Long-Term 80/20 Financial Management

Annual High-Impact Review

Once yearly, review and optimize the major levers:

  • Shop insurance policies (home, auto, life, health)

  • Evaluate housing costs and alternatives

  • Assess transportation needs and costs

  • Review investment allocations and fees

Quarterly Medium-Impact Review

Every three months, address recurring expenses:

  • Audit subscriptions and memberships

  • Review utility costs and consumption patterns

  • Assess discretionary spending trends

  • Eliminate newly accumulated waste

Monthly Minimal Tracking

Each month, track only the critical categories:

  • Housing costs (fixed)

  • Transportation costs (variable)

  • Food spending (variable)

  • Subscription total (should remain fixed after optimization)
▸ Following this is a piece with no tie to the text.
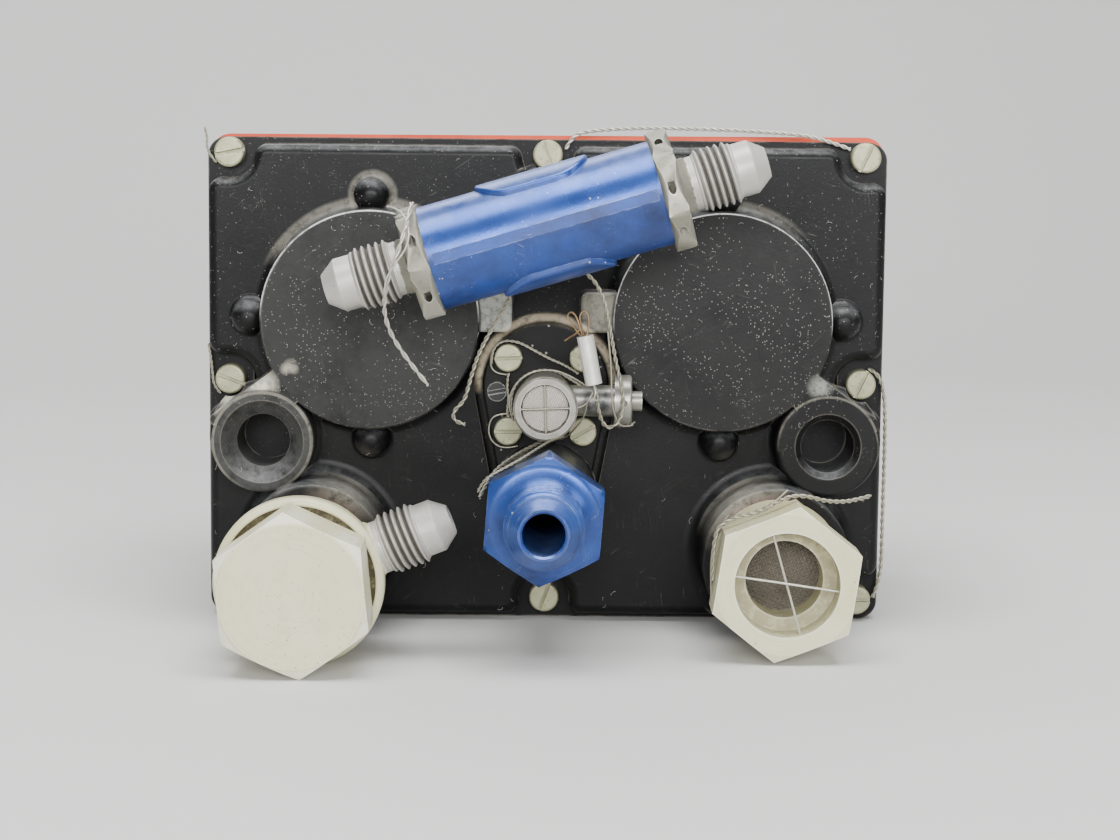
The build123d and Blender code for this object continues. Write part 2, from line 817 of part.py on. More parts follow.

This minimal approach requires 30-60 minutes monthly versus 5-10 hours for comprehensive budget tracking, while capturing 80% of financial benefit.

Measuring 80/20 Success

Success in applying the 80/20 rule shows in:

Quantitative indicators:

  • Major expense categories decrease or remain stable despite income growth

  • Savings rate increases by 5-10% with minimal effort

  • Net worth grows faster than under previous financial management approach

Qualitative indicators:

  • Financial management feels sustainable rather than burdensome

  • Time spent on budgeting decreases while outcomes improve

  • Stress about money decreases despite less detailed tracking

Research from the Journal of Consumer Research shows that simplified financial approaches focusing on major categories produce better long-term adherence and outcomes than complex systems requiring extensive time investment.

Conclusion

The 80/20 rule for personal spending shifts focus from tracking every transaction to optimizing the critical few expense categories that determine financial outcomes. By identifying and addressing the 20% of spending that creates 80% of your financial results, you achieve better outcomes with less effort.

The goal is not perfect tracking of all expenses but strategic optimization of major expense categories and elimination of high-waste areas.